Please know that you are a very special part of my life and always will be. Although I was raised by other people, no one could ever replace you. Thank you so much for the picture! I loved it so much, and I'm glad I have something to remember such a wonderful night. I know you probably went to a great effort to get that developed, but you made my day very special. Of course I save all of your e-mails! I have a folder just for you that is titled "hot mama" and ever so often I'll go back and read what you have written me over the year. Knowing you has brought so much clarity and happiness into my life. I know this probably hasn't been easy for you. Just know that you are loved, respected and cherished. Thanks for letting me be my true self! In your very first e-mail to me you mentioned that it was in God's plan that I was raised by adoptive parents. I have no doubt that it was in His plan for us to meet again. I'm just glad we did! Hope you have a safe trip to Oregon. I hope you are able to relax and not worry too much. I love you.

With love and gratitude,
Sweetie-Pie

Saturday, April 01, 2006

Another birthday...

It's April 2nd and my 26th birthday is officially tomorrow. For some reason around my birthday I always start to reminisce or think about the things that I haven't accomplished yet.(eg: getting married, having kids, buying a house) This birthday is an interesting one because it's the anniversary that I found my birth mom. I remember last year exactly at this time, I had written my birthmom my first letter, and sent it to her work e-mail, March 31rst. I hadn't heard anything back for a couple of days, and I felt scared, anxious, nervous and guilty. Scared, anxious and nervous because I thought she wouldn't want anything to do with me. Guilty, because of the search itself, and my aparents had no idea what I was doing

That Saturday night, I went out to eat with my aparents and the whole time I kept thinking about my birthmom. Wondering what she thinking, if she would write and what she was doing. Tonight, was no exception. On a lighter note, I had a great night with my aparents, my boyfriend Chris and my aunt and uncle. We went out to Benihana's where they cook all the food in front of you and flip it up in the air for entertainment. For some reason lately I have been thinking about my birth parents constantly. You would think after a year it might settle down, right? Well it definitely comes in waves and I have noticed myself wishing I could be around them during holidays mostly. Chuck-daddy said he sent me a present in the mail which I thought was really sweet. I was surprised being a guy that he thought to send me something. I honestly thought he would forget, so I feel special he remembered me! We used to talk weekly on the phone, and now I haven't talked to him on the phone since January. We e-mail 3-4 times a week, which I think is a lot so for the most part I feel secure, but I just miss him and wish he was sharing my birthday with me. Since he was there on my very first birthday it seems appropriate. I really feel like he's my family. We have a special song, "My girl" and there was a wedding reception going on tonight and they played that song. I felt like for some reason it was a sign. I'm not sure what the sign was, but it just made me miss him and think about him and how much I appreciate him in my life. He really is an amazing person and we have a wonderful connection that I would honestly be lost without.

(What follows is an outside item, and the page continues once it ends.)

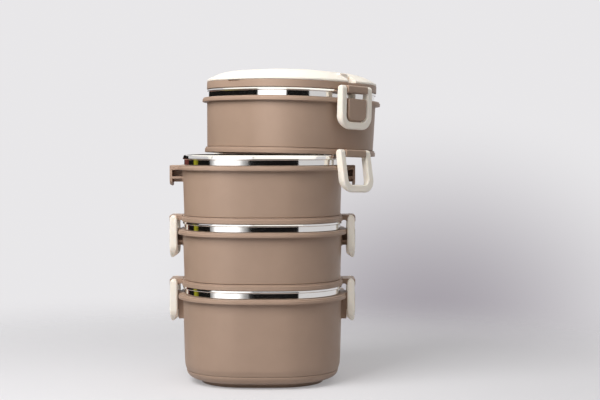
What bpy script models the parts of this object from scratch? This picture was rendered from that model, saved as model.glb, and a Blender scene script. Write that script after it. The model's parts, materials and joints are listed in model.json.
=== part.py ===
"""Stacking bento box: four steel-lined tiers, hooked together by loop latches, under a lid with a handle.

Metres, +Z up, origin in the middle of the foot's flat underside. The latches lie along X.
Each tier has its own frame, whose z is 0 at the lower edge of its skirt.
"""

import math

import bmesh
import bpy
from mathutils import Matrix, Vector

MM = 0.001

# Plan outline of a body: a square with bulged sides and large round corners
BODY_WIDTH = 142.0 * MM
SIDE_RADIUS = 260.0 * MM
CORNER_RADIUS = 55.0 * MM
CORNER_STEPS = 6

# Clearances
GAP = 0.3 * MM
HOOK_GAP = 0.6 * MM
SIDE_PLAY = 0.4 * MM

# Heights of one tier, from its skirt up to the steel rim
SKIRT_HEIGHT = 5.0 * MM
SKIRT_STEP_HEIGHT = 3.6 * MM
WALL_HEIGHT = 40.4 * MM
FLANGE_HEIGHT = 3.9 * MM
FLANGE_STEP_HEIGHT = 2.6 * MM
BAND_HEIGHT = 5.1 * MM
BEAD_HEIGHT = 4.2 * MM
NEST_DEPTH = 2.0 * MM
BOTTOM_FLANGE_HEIGHT = 74.6 * MM

# Reaches outwards from the body outline (a negative reach lies inside it)
WALL_DRAFT = 1.2 * MM
WALL_THICKNESS = 2.2 * MM
FLANGE_REACH = 4.2 * MM
FLANGE_STEP_REACH = 3.5 * MM
SKIRT_REACH = 0.9 * MM
SKIRT_STEP_REACH = 0.1 * MM
LIP_REACH = 0.4 * MM
BAND_REACH = -1.2 * MM
BEAD_REACH = 0.1 * MM

# Steel liner
STEEL = 0.6 * MM
LINER_AIR = 0.8 * MM
LINER_DRAFT = 1.6 * MM
LINER_CORNER = 9.0 * MM
LINER_FLOOR_AIR = 2.0 * MM
BEAD_LOW = 0.17
BEAD_HIGH = 0.45
BEAD_CROWN = 0.6 * MM
BEAD_SHOULDER = 0.9 * MM

# Seal ring, set in a groove over the crown of the rim below
SEAL_WIDTH = 2.7 * MM
SEAL_HEIGHT = 1.6 * MM

# Rounded foot of the bottom tier
BASE_LINE_HEIGHT = 11.5 * MM
BASE_ROUND_TOP = 24.0 * MM
BASE_EDGE_HEIGHT = 3.9 * MM
BASE_EDGE_REACH = -12.5 * MM
BASE_LINE_REACH = -3.0 * MM
FOOT_REACH = -16.5 * MM
BASE_THICKNESS = 2.0 * MM
FOOT_FLARE = 1.5 * MM
FOOT_BULGE = 0.5 * MM
FOOT_BEND = 0.36
BASE_INSIDE_REACH = 0.6
BASE_INSIDE_RISE = 0.16

# Loop latch, measured from its hinge axis
PIVOT_REACH = 7.9 * MM
PIVOT_HEIGHT = 1.4 * MM
LATCH_WIDTH = 38.8 * MM
LATCH_ARM = 6.5 * MM
LATCH_THICKNESS = 7.0 * MM
LATCH_DROP = 34.6 * MM
LATCH_BAR = 6.6 * MM
LATCH_CORNER = 11.5 * MM
LATCH_WINDOW_CORNER = 6.0 * MM
LATCH_EDGE = 0.9 * MM
LATCH_CORNER_STEPS = 4
HOOK_RELIEF = 4.1 * MM
WEDGE = 4.3 * MM
RELIEF_RUN = 0.4 * LATCH_BAR
WEDGE_RUN = 0.5 * LATCH_BAR
BAR_SET_BACK = 0.4 * MM
ARM_TOPS = ((70, 0.45), (46, 0.12), (0, 0.0))
ARM_TOP_SLIM = 0.92
ARM_TOP_INNER = 0.3
ARM_TOP_LEAST = 0.3

# Hinge pin and the knuckle that holds it
PIN_RADIUS = 1.0 * MM
PIN_SIDES = 10
PIN_COVER = 1.9 * MM
KNUCKLE_TOP = 3.5 * MM
KNUCKLE_DROP = 3.2 * MM
KNUCKLE_END = 4.0 * MM
KNUCKLE_ROUND = 1.5 * MM
KNUCKLE_SET_DOWN = 0.1 * MM
KNUCKLE_ROOT = 0.15 * MM
KNUCKLE_STEP = 2.0 * MM

# Lug that the latch hooks under
LUG_WIDTH = 22.0 * MM
LUG_PLATE = 2.2 * MM
LUG_PLATE_REACH = 11.8 * MM
LUG_PLATE_CORNER = 5.0 * MM
LUG_PLATE_RELIEF = 1.0 * MM
LUG_DEPTH = 11.2 * MM
LUG_WEB = 2.0 * MM
LUG_RIB = 2.0 * MM
LUG_RIB_DROP = 6.2 * MM
LUG_ROOT = 0.75
BOTTOM_LUG_DEPTH = 19.7 * MM
BOTTOM_LUG_REACH = 4.0 * MM

# Lid
LID_NEST = 1.4 * MM
LID_RIM_HEIGHT = 6.4 * MM
LID_RIM_REACH = 0.45 * MM
LID_PLATE = 2.2 * MM
LID_WELL_REACH = -7.0 * MM
LID_PIVOT_HEIGHT = -0.25 * MM
NOTCH_WIDTH = 15.0 * MM
NOTCH_HEIGHT = 1.1 * MM
NOTCH_DEPTH = 2.6 * MM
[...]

As many of you know my aparents are in town, and my amom came to clean my apartment for the week, because it wasn't the way she liked it. She is very obsessive compulsive to say the least. I must say, it is nice but I know it's going to be impossible to maintain the way she has it. I almost cried today and this is absolutely ridiculous I know-- but she was going through all my stuff. My birthmom had given me a bouquet of flowers the first time we met and around the vase she had these cute multi colored ribbons. I liked it because it reminded me of how artistic and creative she was. I kept them around the vase because I wanted to keep everything she gave me. My amom threw the ribbons away. I know it's a really trivial thing, but to me it was a memory. Something tangible that I had in my house to remind me of my birth mom. I got really upset, but I couldn't tell my amom why and just acted like it was no big deal but I felt really sad. I guess this birthday go around is the same as last year, because now I am hoping my birth mom will acknowledge the day. After all, she did last year so I am hoping she will at least send me a quick e-mail letting me know she's thinking of me. I just know how I am and if I don't hear from her I will be sad. I'm scared I will not. When will this feeling of insecurity go away? I wish I didn't have it, but I need so much reassurance. I have many more thoughts especially since I haven't written all week, but it's getting late and it's daylight savings time so I better get in bed. All in all I survived the visit with minor annoyances here and there. I would say not having to do any laundry tomorrow could be worth some of the annoying lectures I got this week. More to come tomorrow.